Given request:
Quote the lines exactly, starting with the line that contains "for node_name, solid" and ending with the line that contains "before = set(bpy.data.objects)", and leave out all other lines.

Raw data:
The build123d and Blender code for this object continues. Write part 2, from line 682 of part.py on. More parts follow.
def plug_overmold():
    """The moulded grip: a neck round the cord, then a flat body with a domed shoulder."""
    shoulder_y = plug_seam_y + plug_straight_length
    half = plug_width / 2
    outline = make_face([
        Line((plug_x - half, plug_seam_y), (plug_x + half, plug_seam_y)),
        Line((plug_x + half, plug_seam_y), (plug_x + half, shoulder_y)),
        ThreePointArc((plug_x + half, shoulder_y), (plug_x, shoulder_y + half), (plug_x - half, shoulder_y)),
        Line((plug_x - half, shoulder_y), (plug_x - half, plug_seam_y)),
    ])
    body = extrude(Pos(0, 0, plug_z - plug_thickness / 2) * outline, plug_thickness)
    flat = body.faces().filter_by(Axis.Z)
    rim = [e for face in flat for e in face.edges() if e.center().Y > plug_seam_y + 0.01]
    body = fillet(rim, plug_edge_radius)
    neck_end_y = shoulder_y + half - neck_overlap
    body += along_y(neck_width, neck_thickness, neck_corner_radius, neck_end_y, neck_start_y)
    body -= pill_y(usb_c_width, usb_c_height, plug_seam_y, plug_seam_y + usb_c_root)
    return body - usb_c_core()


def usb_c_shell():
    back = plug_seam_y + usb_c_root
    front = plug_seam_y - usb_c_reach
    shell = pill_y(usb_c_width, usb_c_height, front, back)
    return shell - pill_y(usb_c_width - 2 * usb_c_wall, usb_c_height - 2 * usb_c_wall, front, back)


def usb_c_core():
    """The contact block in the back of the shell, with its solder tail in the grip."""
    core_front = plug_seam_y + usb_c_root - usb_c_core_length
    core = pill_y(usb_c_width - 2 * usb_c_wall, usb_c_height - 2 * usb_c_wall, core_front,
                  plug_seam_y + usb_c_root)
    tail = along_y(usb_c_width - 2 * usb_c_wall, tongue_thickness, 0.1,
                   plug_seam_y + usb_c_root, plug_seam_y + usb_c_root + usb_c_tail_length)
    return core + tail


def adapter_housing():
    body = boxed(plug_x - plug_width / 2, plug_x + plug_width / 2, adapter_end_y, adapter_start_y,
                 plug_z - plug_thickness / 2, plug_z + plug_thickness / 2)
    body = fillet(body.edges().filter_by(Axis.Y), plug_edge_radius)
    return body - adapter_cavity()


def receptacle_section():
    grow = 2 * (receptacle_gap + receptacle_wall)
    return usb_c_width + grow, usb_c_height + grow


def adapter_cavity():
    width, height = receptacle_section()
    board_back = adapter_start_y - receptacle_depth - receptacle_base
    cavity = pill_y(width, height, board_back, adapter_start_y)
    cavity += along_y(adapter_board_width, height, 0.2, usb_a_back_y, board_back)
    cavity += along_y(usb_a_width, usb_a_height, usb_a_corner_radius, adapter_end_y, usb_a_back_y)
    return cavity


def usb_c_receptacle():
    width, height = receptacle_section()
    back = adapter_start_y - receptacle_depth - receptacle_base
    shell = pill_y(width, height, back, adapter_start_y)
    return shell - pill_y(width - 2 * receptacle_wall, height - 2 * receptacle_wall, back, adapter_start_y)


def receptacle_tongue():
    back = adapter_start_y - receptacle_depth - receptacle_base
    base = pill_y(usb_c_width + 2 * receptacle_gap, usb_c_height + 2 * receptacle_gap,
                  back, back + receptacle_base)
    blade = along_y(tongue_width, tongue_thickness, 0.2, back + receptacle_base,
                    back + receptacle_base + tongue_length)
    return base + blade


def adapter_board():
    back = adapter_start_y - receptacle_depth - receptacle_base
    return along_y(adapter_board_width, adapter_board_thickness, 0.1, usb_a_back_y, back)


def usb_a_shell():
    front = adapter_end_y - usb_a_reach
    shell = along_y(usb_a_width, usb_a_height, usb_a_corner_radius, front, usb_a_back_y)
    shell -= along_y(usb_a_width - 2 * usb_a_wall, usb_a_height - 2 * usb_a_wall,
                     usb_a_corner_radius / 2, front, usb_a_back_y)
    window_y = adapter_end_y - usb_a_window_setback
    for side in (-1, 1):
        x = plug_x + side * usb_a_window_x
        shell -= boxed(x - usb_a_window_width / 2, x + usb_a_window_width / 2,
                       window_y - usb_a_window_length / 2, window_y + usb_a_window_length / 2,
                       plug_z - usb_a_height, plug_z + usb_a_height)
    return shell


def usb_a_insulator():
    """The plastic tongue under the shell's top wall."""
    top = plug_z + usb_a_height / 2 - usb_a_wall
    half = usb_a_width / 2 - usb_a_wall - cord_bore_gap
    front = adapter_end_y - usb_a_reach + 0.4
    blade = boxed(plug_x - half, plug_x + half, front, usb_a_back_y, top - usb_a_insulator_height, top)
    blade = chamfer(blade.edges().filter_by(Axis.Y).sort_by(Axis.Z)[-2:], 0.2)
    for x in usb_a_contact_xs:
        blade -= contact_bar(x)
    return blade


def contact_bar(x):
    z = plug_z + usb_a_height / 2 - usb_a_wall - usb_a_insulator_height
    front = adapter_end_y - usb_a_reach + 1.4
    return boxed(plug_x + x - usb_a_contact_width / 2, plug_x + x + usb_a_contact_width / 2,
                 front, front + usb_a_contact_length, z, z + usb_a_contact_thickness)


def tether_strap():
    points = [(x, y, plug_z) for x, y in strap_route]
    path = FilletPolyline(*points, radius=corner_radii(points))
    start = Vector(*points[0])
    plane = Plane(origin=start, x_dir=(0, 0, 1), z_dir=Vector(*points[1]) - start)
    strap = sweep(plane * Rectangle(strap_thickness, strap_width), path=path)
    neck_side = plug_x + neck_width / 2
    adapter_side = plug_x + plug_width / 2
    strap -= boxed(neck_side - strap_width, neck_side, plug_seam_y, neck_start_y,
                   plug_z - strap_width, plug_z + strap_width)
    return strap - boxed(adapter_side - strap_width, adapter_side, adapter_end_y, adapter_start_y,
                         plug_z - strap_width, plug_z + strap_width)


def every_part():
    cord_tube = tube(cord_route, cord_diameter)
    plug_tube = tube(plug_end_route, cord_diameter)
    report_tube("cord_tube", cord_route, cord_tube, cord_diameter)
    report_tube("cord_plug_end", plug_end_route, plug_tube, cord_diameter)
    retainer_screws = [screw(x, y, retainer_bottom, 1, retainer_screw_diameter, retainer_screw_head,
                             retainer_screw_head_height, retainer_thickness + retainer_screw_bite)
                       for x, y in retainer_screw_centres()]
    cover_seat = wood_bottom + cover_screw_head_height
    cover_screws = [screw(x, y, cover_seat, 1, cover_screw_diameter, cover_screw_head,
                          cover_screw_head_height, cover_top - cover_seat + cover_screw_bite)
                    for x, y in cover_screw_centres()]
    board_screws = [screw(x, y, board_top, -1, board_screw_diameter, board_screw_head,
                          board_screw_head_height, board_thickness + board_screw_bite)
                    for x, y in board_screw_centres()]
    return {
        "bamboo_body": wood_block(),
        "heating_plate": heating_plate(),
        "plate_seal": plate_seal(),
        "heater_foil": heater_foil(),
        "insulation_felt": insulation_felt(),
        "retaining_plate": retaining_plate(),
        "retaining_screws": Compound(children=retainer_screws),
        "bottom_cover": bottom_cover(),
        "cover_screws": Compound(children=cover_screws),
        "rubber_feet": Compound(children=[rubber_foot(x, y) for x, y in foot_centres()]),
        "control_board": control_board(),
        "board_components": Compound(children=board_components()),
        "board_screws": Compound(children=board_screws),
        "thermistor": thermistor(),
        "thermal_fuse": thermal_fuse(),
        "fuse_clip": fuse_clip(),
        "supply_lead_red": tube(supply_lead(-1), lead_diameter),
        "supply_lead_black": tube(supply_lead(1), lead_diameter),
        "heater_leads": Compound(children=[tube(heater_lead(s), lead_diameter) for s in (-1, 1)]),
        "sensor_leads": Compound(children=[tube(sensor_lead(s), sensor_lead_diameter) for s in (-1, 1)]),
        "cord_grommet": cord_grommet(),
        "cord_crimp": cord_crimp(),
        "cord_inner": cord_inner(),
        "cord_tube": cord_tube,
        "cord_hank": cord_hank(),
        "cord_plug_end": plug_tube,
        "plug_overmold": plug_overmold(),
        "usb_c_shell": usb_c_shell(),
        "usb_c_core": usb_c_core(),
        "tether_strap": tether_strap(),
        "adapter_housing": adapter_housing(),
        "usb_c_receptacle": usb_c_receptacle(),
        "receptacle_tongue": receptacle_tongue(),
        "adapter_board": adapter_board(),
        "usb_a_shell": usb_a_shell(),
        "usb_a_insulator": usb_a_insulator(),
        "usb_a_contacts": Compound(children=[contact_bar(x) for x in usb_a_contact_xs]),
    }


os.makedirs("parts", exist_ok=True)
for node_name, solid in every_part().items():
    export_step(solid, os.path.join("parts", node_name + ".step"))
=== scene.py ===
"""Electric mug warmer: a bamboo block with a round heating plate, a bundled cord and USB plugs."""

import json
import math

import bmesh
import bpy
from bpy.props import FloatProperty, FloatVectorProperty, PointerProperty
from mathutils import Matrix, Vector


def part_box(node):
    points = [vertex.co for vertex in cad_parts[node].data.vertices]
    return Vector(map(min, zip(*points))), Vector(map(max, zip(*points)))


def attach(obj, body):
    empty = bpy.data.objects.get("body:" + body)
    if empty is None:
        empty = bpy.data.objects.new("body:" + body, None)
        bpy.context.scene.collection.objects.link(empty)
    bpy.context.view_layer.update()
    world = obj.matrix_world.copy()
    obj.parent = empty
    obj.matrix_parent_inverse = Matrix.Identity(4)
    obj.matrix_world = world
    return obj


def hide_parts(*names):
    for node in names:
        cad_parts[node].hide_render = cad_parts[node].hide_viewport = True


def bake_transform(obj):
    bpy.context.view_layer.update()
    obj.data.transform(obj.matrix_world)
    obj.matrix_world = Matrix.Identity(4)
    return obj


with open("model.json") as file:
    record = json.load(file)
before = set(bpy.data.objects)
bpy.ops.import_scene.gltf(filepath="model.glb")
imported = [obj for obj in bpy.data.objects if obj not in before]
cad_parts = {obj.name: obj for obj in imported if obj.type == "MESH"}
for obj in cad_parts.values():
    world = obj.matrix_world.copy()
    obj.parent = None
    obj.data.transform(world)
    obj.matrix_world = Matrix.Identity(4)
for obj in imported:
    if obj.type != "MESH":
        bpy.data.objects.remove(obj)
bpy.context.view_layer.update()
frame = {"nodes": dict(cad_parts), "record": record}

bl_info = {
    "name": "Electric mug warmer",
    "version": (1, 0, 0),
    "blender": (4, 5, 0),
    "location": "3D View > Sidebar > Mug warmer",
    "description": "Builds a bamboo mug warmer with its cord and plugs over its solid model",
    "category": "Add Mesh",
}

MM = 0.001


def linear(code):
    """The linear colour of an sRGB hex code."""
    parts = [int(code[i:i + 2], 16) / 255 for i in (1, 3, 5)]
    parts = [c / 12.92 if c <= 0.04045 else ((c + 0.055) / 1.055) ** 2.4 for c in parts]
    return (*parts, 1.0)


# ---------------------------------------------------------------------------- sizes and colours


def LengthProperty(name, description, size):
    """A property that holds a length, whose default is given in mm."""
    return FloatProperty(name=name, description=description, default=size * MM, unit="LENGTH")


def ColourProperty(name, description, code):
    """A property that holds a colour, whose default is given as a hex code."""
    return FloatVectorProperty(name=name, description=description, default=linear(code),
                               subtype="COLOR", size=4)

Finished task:
for node_name, solid in every_part().items():
    export_step(solid, os.path.join("parts", node_name + ".step"))
=== scene.py ===
"""Electric mug warmer: a bamboo block with a round heating plate, a bundled cord and USB plugs."""

import json
import math

import bmesh
import bpy
from bpy.props import FloatProperty, FloatVectorProperty, PointerProperty
from mathutils import Matrix, Vector


def part_box(node):
    points = [vertex.co for vertex in cad_parts[node].data.vertices]
    return Vector(map(min, zip(*points))), Vector(map(max, zip(*points)))


def attach(obj, body):
    empty = bpy.data.objects.get("body:" + body)
    if empty is None:
        empty = bpy.data.objects.new("body:" + body, None)
        bpy.context.scene.collection.objects.link(empty)
    bpy.context.view_layer.update()
    world = obj.matrix_world.copy()
    obj.parent = empty
    obj.matrix_parent_inverse = Matrix.Identity(4)
    obj.matrix_world = world
    return obj


def hide_parts(*names):
    for node in names:
        cad_parts[node].hide_render = cad_parts[node].hide_viewport = True


def bake_transform(obj):
    bpy.context.view_layer.update()
    obj.data.transform(obj.matrix_world)
    obj.matrix_world = Matrix.Identity(4)
    return obj


with open("model.json") as file:
    record = json.load(file)
before = set(bpy.data.objects)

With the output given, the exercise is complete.